Après Quand passent les cigognes (1957), avant Soy Cuba (1964), le réalisateur Mikhail Kalatozov et son chef opérateur Sergei Urusevsky tournent La lettre inachevée (1959), adaptée d'une nouvelle de Valeri Ossipov. Trois géologues et leur guide sont confrontés à la Taïga, à ses ressources et ses dangers. Récit halluciné, mise en scène fiévreuse, plans-séquence virevoltant au milieu de la nature dans d'imposants décors naturels, images et éclairages sophistiqués -et souvent impressionnants-, constituent les moteurs de forme de cette histoire. Le fond est un hymne à la gloire de la mère-patrie soviétique, présentée comme l'émanation et l'incarnation des éléments naturels (terre, eau, feu, air) par la civilisation humaine. Kalatozov filme la forêt, le fleuve, comme des êtres puissants que les hommes du système soviétique peuvent et doivent dominer s'ils font preuve de force morale et physique, et acceptent le principe d'auto-sacrifice en cas de faiblesse.
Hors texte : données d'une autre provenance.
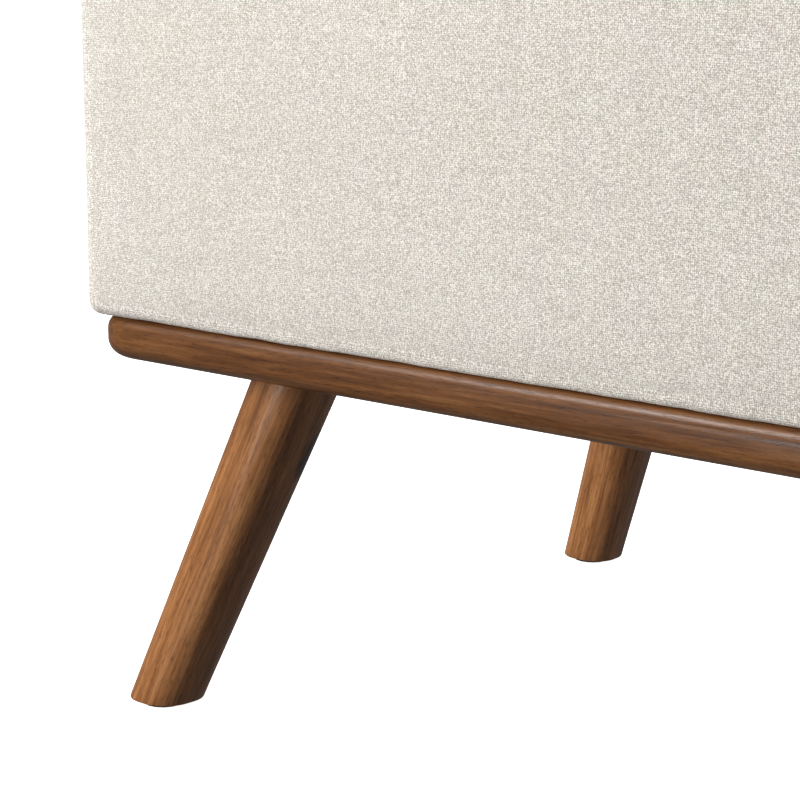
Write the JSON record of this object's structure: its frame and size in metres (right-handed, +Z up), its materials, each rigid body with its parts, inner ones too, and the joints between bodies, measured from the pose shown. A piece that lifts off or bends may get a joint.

Des propos philosophiques sur l'être et la nature, via des dialogues bien écrits et prononcés, placent la thématique à portée du spectateur. La beauté de Tatiana Samoilova participe à l'esthétique du film et à son équilibre général -ses trois comparses sont de sexe masculin-. Kalatozov s'appuie également sur la musique -magnifique- de Nikolai Krioukov, pour produire un film très sensoriel et exalté, dans la lignée de ce qu'a pu réaliser son aîné Eisenstein jusqu'à sa mort en 1948. Andrei Tarkovsky avec L'enfance d''Ivan (1962) s'inscrit dans la continuité du parcours de Kalatozov, lequel avec ses trois longs-métrage opère un relais entre les deux maîtres du cinéma russe. Certains pourront éventuellement chipoter au sujet de la trame dramatique de Neotpravlennoye pismo. L'impression générale du cinéphile sera sans doute favorable car cette oeuvre est extrêmement originale, et globalement brillante. Recommandée à ceux qui apprécient le cinéma russe de répertoire.